What the task asks.
The lines to return are those from the one containing "make_strap_anchor(right_pivot)" down to the one containing "bpy.context.scene.collection.objects.link(empty)", inclusive; return them exactly and nothing else.

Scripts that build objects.
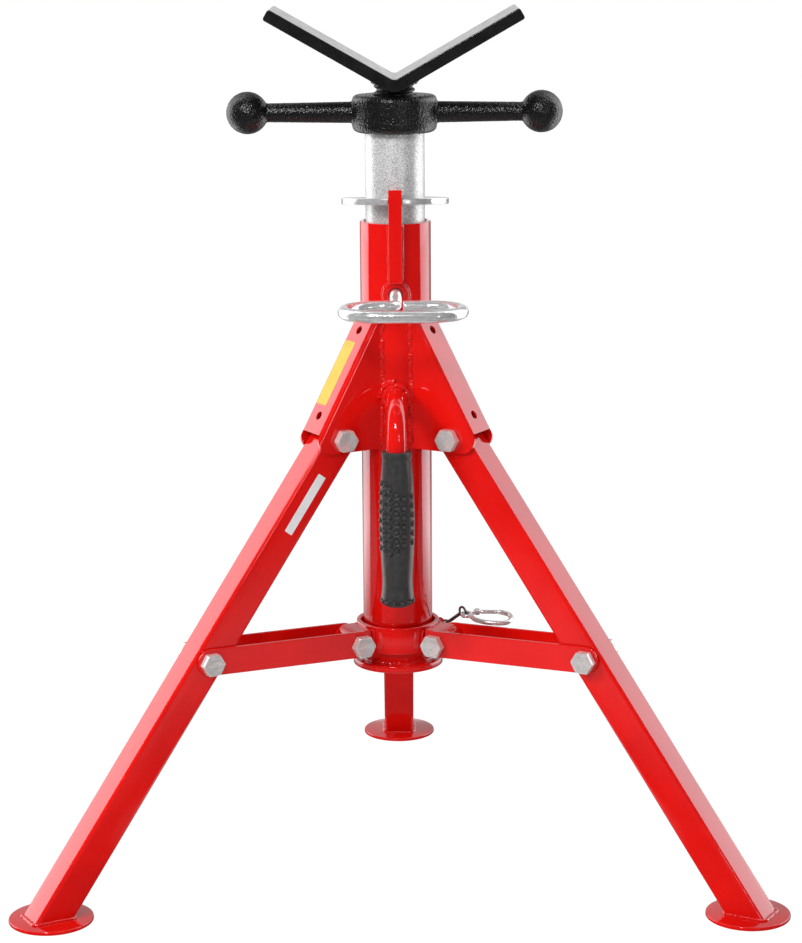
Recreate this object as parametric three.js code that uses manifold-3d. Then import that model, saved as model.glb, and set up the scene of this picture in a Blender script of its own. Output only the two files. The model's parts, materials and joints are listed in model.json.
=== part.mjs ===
// A folding pipe jack stand, in millimetres with +Z up. The origin is on the floor, at the middle of
// the box round the three feet, and the carry handle faces -Y.
import * as THREE from "three";
import { mergeVertices } from "three/addons/utils/BufferGeometryUtils.js";
import Module from "manifold-3d";

const wasm = await Module();
wasm.setup();

// Clearances
const seatGap = 0.3;
const overrun = 6;
const weldTolerance = 0.0001;

// Column and its flange ring
const columnRadius = 31.75;
const columnWall = 3.5;
const columnTop = 591;
const flangeBottom = 181.7;
const flangeThickness = 6.3;
const flangeWidth = 9.45;
const flangeRadius = columnRadius + flangeWidth;
const columnBottom = flangeBottom + flangeThickness + seatGap;

// Stop ring on the inner tube, and the guide bar that its notch follows
const ringLift = 14.6;
const ringThickness = 5.7;
const ringWidth = 21.4;
const ringTilt = THREE.MathUtils.degToRad(5.2);
const ringBottom = columnTop + ringLift;
const guideWidth = 12;
const guideDepth = 16.95;
const guidePast = 11.7;
const notchGap = 0.6;
const guideRoot = columnRadius + seatGap;
const guideReach = guideRoot + guideDepth;
const guideTop = ringBottom + ringThickness + guidePast;

// Locking pin, its boss and the row of holes
const pinDrop = 62.5;
const pinRadius = 5.5;
const pinHoleGap = 0.5;
const holePitch = 50;
const holeCount = 7;
const bossRadius = 11.8;
const bossProud = 2.75;
const pinTipGap = 1.5;
const loopDrop = 7.5;
const loopStand = 21.25;
const loopRadius = 28.5;
const loopLeft = 16.5;
const loopRight = 29.5;
const pinBend = 9;
const pinKnee = 2;
const pinEndSide = 6.5;
const pinHeight = columnTop - pinDrop;
const bossReach = columnRadius + bossProud;
const loopBack = columnRadius + loopStand;

// Inner tube
const tubeGap = 1.75;
const innerWall = 3.5;
const innerTail = 33.5;
const mastRise = 63.7;
const innerRadius = columnRadius - columnWall - tubeGap;
const innerBore = innerRadius - innerWall;
const innerBottom = pinHeight - (holeCount - 1) * holePitch - innerTail;
const innerTop = ringBottom + mastRise;
const ringRadius = innerRadius + ringWidth;

// Jack screw, handle nut and V head
const screwRadius = 18.2;
const screwDepth = 299.3;
const hubWidth = 11.1;
const hubHeight = 32.8;
const hubTopRound = 4.5;
const hubFootRound = 6;
const spigotLength = 12;
const armHeight = 17.4;
const armRootRadius = 9.6;
const armTipRadius = 8.1;
const ballReach = 130.2;
const ballRadius = 18.75;
const headGap = 5.6;
const headAngle = THREE.MathUtils.degToRad(29.65);
const headPlate = 10.5;
const headDepth = 96;
const headBendRadius = 6;
const headHalfSpan = 113.6;
const screwBottom = innerTop - screwDepth;
const hubRadius = innerRadius + hubWidth;

// Carry handle and its grip
const handleRadius = 9.45;
const handleStand = 38.25;
const handleBend = 36;
const handleDrop = 92.5;
const gripDrop = 40.8;
const gripLength = 141;
const gripRadius = 15.6;
const gripFloor = 4;
const handleReach = columnRadius + handleStand;
const handleRoot = pinHeight - handleDrop;
const gripTop = handleRoot - gripDrop;

// Legs and feet: each leg's line runs from its pivot to a point on the floor just outside its foot's middle
const legWidth = 30.5;
const legWall = 2.5;
const legCorner = 3.5;
const pivotStand = 32.75;
const pivotDrop = 190.5;
const pivotHeight = columnTop - pivotDrop;
const pivotReach = columnRadius + pivotStand;
const footCircle = 352;
const footInset = 5;
const footRadius = 37.1;
const footThickness = 3.5;
const legLean = Math.atan2(footCircle + footInset - pivotReach, pivotHeight);

// Sliding collar and its lugs
const collarGap = 2.45;
const collarWall = 3.8;
const collarLift = 10.6;
const collarHeight = 24.6;
const lugTopStep = 2.7;
const lugStand = 10.5;
const lugRise = 9.4;
const collarRadius = columnRadius + collarGap + collarWall;
const collarBottom = flangeBottom + flangeThickness + collarLift;
const lugReach = collarRadius + lugStand;
const lugHeight = collarBottom + lugRise;

// Struts
const strutOnLeg = 230.58;
const strutWall = 3;
const strutSideGap = 0.3;
const strutEndRadius = 12.2;
const strutRise = 1;
const strutWebStart = 20;
const strutWebLength = 58;
const strutReach = pivotReach + strutOnLeg * Math.sin(legLean);
const strutHeight = pivotHeight - strutOnLeg * Math.cos(legLean);

// Brackets, set out from the leg's pivot
const bracketWall = 3;
const bracketSideGap = 0.5;
const bracketRise = 105.5;
const bracketDrop = 11.5;
const bracketWebRise = 6.5;
const bracketWebReach = 27.3;
const bracketCorner = 12;
const bracketFold = 5.5;
const webHoleRadius = 4;
const webHoleRises = [94.5, 21];
const bracketTop = pivotHeight + bracketRise;
const bracketBottom = pivotHeight - bracketDrop;
const bracketLean = Math.atan2(pivotStand + bracketWebReach, bracketRise);

// Bolts
const boltRadius = 6;
const boltHoleGap = 0.3;
const boltHeadFlats = 18.5;
const boltHeadHeight = 7.5;
const nutHeight = 10;
const boltEndLength = 2.4;

// Tether and clip
const eyeAzimuth = THREE.MathUtils.degToRad(25);
const eyeRise = 14.9;
const eyeRadius = 5.3;
const eyeHoleRadius = 2.6;
const eyeThickness = 2.4;
const eyeReach = 4;
const linkWire = 1.1;
const linkLoop = 4.8;
const linkShift = 0.9;
const clipAside = 25.1;
const clipAhead = 28.8;
const clipStep = 7.40;
const clipYaw = THREE.MathUtils.degToRad(18.36);
const clipNod = THREE.MathUtils.degToRad(5.55);
const clipTilt = THREE.MathUtils.degToRad(14.2);
const clipThickness = 4.4;
const clipEyeRadius = 5.4;
const clipEyeThickness = 2.8;
const clipLength = 41.5;
const clipHalfWidth = 10.5;
const clipBar = 2.2;
const gateBar = 1.9;
const gateTongue = 1.6;
const gateKnuckle = 3;
const gatePinRadius = 0.9;
const gatePinGap = 0.2;
const gateNoseGap = 0.8;

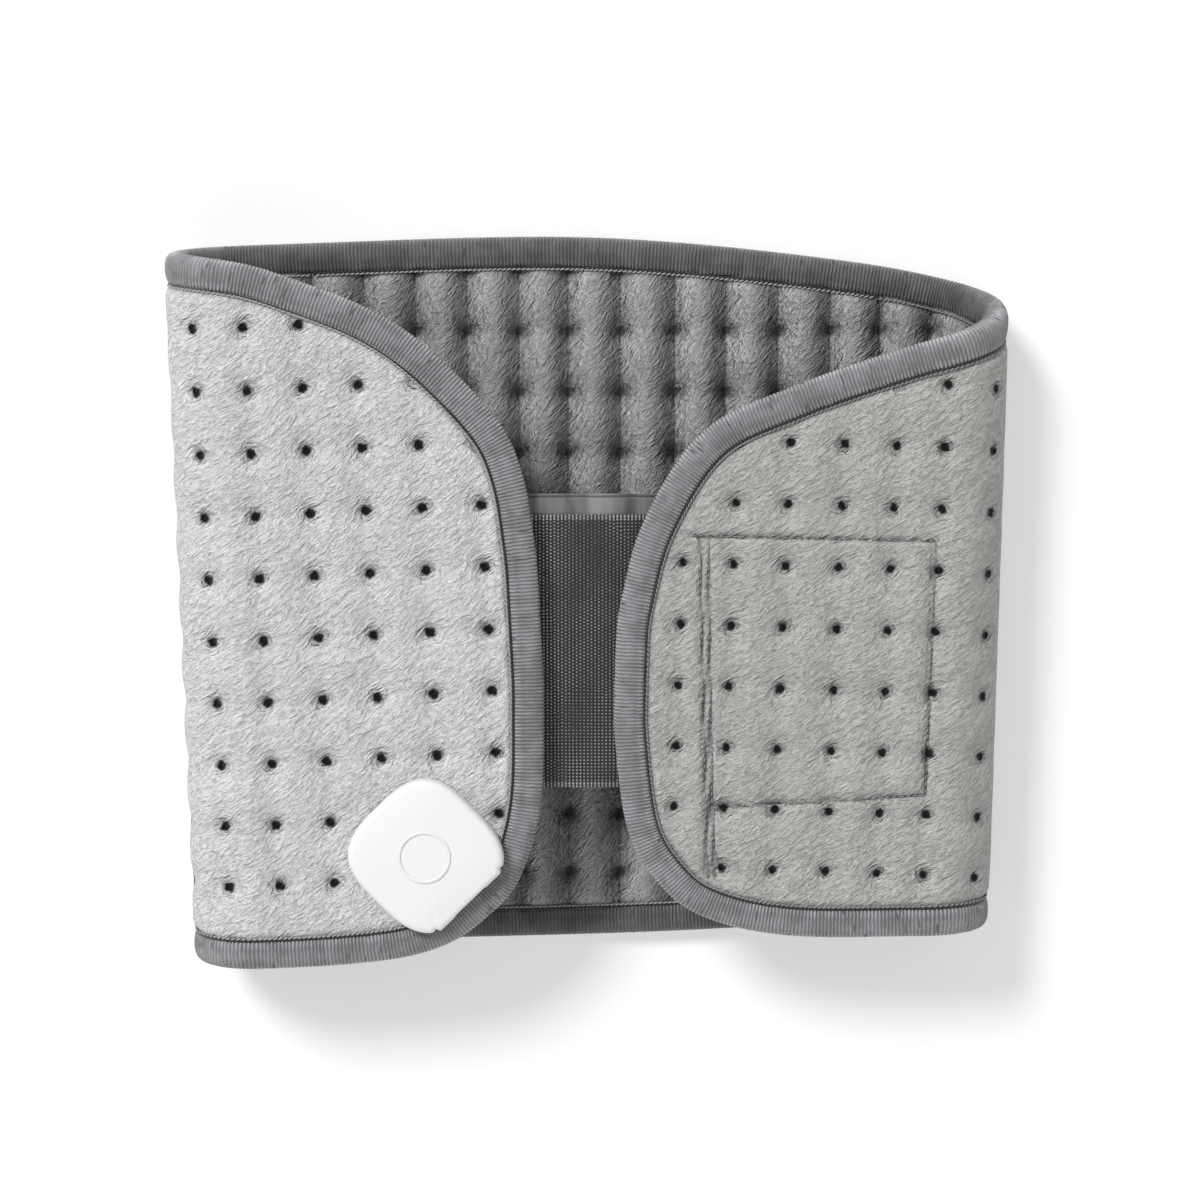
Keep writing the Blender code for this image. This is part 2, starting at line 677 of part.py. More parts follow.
top_line = smooth_line(TOP_EDGE)
bottom_line = smooth_line(BOTTOM_EDGE)
left_fold = Fold(-1, LEFT_FOLD)
right_fold = Fold(1, RIGHT_FOLD)

root = empty("belt_frame", (0, 0, 0))
left_pivot = hinge("left_flap_pivot", left_fold.pivot(), root)
right_pivot = hinge("right_flap_pivot", right_fold.pivot(), root)
strap_pivot = hinge("strap_pivot", (strap_hinge_x(), 0, strap_hinge_z()), right_pivot)

make_back_panel(root)
make_flap("left", left_fold, left_pivot)
make_flap("right", right_fold, right_pivot)
make_socket(left_pivot)
make_leads(left_pivot)
make_cutout(left_pivot)
make_loop_patch(left_pivot)
make_strap_anchor(right_pivot)
make_strap(strap_pivot)
centre_on_origin(root)
for pivot in (left_pivot, right_pivot, strap_pivot):
    print(pivot.name, [round(c, 6) for c in pivot.matrix_world.translation])
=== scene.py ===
import math

import bmesh
import bpy
import numpy as np
from mathutils import Matrix, Vector


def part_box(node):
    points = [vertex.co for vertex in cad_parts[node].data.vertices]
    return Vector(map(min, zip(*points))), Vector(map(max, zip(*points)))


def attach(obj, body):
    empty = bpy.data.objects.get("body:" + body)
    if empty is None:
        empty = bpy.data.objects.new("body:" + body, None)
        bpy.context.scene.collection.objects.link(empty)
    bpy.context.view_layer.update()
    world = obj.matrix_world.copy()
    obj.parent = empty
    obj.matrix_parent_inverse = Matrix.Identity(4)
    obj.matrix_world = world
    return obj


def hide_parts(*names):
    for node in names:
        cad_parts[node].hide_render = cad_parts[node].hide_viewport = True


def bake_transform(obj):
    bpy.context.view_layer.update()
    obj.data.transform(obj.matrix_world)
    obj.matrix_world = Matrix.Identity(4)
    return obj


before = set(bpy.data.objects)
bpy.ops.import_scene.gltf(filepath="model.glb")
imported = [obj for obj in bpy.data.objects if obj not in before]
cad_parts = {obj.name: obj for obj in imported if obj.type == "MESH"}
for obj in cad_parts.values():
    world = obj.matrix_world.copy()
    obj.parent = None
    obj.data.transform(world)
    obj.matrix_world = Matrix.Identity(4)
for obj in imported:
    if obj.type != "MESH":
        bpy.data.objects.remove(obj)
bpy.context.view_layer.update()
print("frame loaded:", len(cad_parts), "nodes")


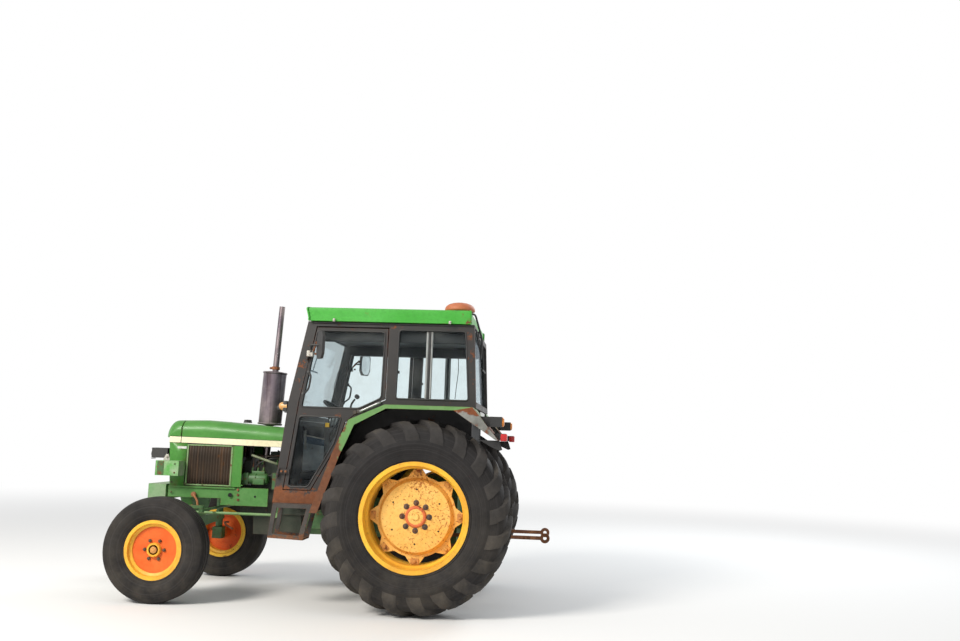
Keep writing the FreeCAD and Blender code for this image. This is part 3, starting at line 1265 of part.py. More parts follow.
def cab_floor():
    """Floor with the gearbox tunnel, raised deck under the seat, walls and front bulkhead."""
    t = dim.wall_t
    low, deck = dim.floor_top, dim.deck_top
    inner = dim.cab_y - dim.cab_t
    wall = dim.inner_wall_y
    front, riser = dim.floor_front_x, dim.deck_front_x
    arch_x = fender_line_x(low - t)
    rear_x = dim.tail_waist_x + dim.cross_w
    y, top = dim.tunnel_y, dim.tunnel_top

    def floor_section(side):
        return [(-side, low - t), (-side, low), (-y, low), (-y, top), (y, top), (y, low), (side, low),
                (side, low - t), (y - t, low - t), (y - t, top - t), (t - y, top - t), (t - y, low - t)]

    rear_wall_top = dim.tail_waist_z
    names = ("fender_high_front", "fender_knee", "fender_mid", "fender_front")
    wall_outline = [(rear_x - t, deck - t), (rear_x - t, rear_wall_top)] + [point(name) for name in names]
    wall_outline += [(arch_x, low - t), (riser - t, low - t), (riser - t, deck - t)]
    side_wall = plate("inner_wall", wall_outline, wall, t)
    head = dim.waist_z - dim.cross_w * 3
    bulkhead = rail("bulkhead", [(-inner, low), (-inner, head), (inner, head), (inner, low),
                                 (y, low), (y, top), (-y, top), (-y, low)], front - t, t)
    seat_rear = dim.seat_x - dim.seat_l / 2 - dim.back_t
    pieces = [
        rail("wide_floor", floor_section(inner), arch_x, front - arch_x),
        rail("foot_floor", floor_section(wall - t), riser - t, arch_x - riser + t),
        rail("riser", rect(t - wall, low - t, wall - t, deck), riser - t, t),
        box("deck", (rear_x - t, t - wall, deck - t), (riser, wall - t, deck)),
        box("seat_base", (seat_rear, -dim.seat_w / 3, deck),
            (dim.seat_x + dim.seat_l / 3, dim.seat_w / 3, deck + dim.base_h))]
    node(fuse("cab_floor_raw", pieces), "cab_floor")
    rear_wall = box("rear_wall", (rear_x - t, t - wall, deck), (rear_x, wall - t, rear_wall_top))
    tub = fuse("cab_tub", [rear_wall, side_wall, mirror("inner_wall_right", side_wall)])
    node(group("cab_walls_pair", [tub, bulkhead]), "cab_walls")


def interior():
    """Seat, console with the steering column, steering wheel, and levers on the tunnel."""
    base_top = dim.deck_top + dim.base_h
    rear = dim.seat_x - dim.seat_l / 2
    gap = dim.seat_gap
    node(box("cushion", (rear + gap, -dim.seat_w / 2, base_top),
             (rear + dim.seat_l, dim.seat_w / 2, base_top + dim.cushion_h)), "seat_cushion")
    node(box("back", (rear - dim.back_t, -dim.seat_w / 2, base_top),
             (rear, dim.seat_w / 2, base_top + dim.cushion_h + dim.back_h)), "seat_back")

    lean = math.radians(dim.wheel_tilt.number)
    drop = dim.wheel_z - dim.dash_top * 0.95
    foot_x = dim.wheel_x + drop * math.tan(lean)
    shift = math.sin(lean)
    rise = math.cos(lean)
    hub = dim.wheel_hub_h
    desk = plate("console_box", [(dim.dash_rear_x, dim.tunnel_top), (dim.floor_front_x - dim.wall_t, dim.tunnel_top),
                                 (dim.floor_front_x - dim.wall_t, dim.dash_top),
                                 (dim.dash_rear_x + hub, dim.dash_top)], dim.dash_y, dim.dash_y * 2)
    column_end = (dim.wheel_x, 0, dim.wheel_z)
    column = bar("column", column_end, (foot_x + hub, 0, dim.wheel_z - drop - hub / math.tan(lean)),
                 dim.column_r)
    node(fuse("console_raw", [desk, column]), "console")

    wheel = Part.makeTorus(dim.wheel_r.number, dim.wheel_rim_r.number)
    wheel.translate(FreeCAD.Vector(0, 0, hub.number / 2))
    solids = [Part.makeCylinder(dim.wheel_hub_r.number, hub.number)]
    count = round(dim.spoke_count.number)
    for index in range(count):
        spoke = Part.makeCylinder(dim.spoke_r.number, dim.wheel_r.number, FreeCAD.Vector(0, 0, hub.number / 2),
                                  FreeCAD.Vector(1, 0, 0))
        spoke.rotate(FreeCAD.Vector(0, 0, 0), FreeCAD.Vector(0, 0, 1), 360 * index / count)
        solids.append(spoke)
    piece = doc.addObject("Part::Feature", "steering_wheel_ring")
    piece.Shape = wheel.fuse(solids)
    piece.Placement.Rotation = FreeCAD.Rotation(FreeCAD.Vector(0, 1, 0), -dim.wheel_tilt.number)
    place(piece, dim.wheel_x, 0, dim.wheel_z)
    node(piece, "steering_wheel")

    levers = []
    for index, (x0, y0, x1, y1, z1) in enumerate(LEVERS):
        foot = (x0, y0, dim.tunnel_top + dim.lever_r)
        boot = bar("lever_boot_%d" % index, (x0, y0, dim.tunnel_top), foot, dim.lever_r * 3)
        rod = bar("lever_%d" % index, foot, (x1, y1, z1), dim.lever_r)
        ball = doc.addObject("Part::Sphere", "knob_%d" % index)
        ball.setExpression("Radius", dim.knob_r.formula)
        place(ball, x1, y1, z1)
        levers.append(fuse("lever_with_knob_%d" % index, [boot, rod, ball]))
    node(group("levers_group", levers), "levers")


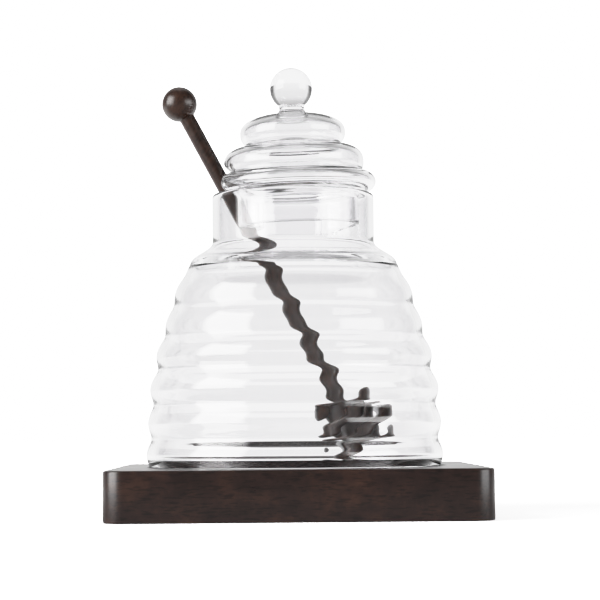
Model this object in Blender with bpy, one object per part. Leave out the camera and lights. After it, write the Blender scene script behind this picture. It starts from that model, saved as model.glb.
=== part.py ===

Answer to the problem.
make_strap_anchor(right_pivot)
make_strap(strap_pivot)
centre_on_origin(root)
for pivot in (left_pivot, right_pivot, strap_pivot):
    print(pivot.name, [round(c, 6) for c in pivot.matrix_world.translation])
=== scene.py ===
import math

import bmesh
import bpy
import numpy as np
from mathutils import Matrix, Vector


def part_box(node):
    points = [vertex.co for vertex in cad_parts[node].data.vertices]
    return Vector(map(min, zip(*points))), Vector(map(max, zip(*points)))


def attach(obj, body):
    empty = bpy.data.objects.get("body:" + body)
    if empty is None:
        empty = bpy.data.objects.new("body:" + body, None)
        bpy.context.scene.collection.objects.link(empty)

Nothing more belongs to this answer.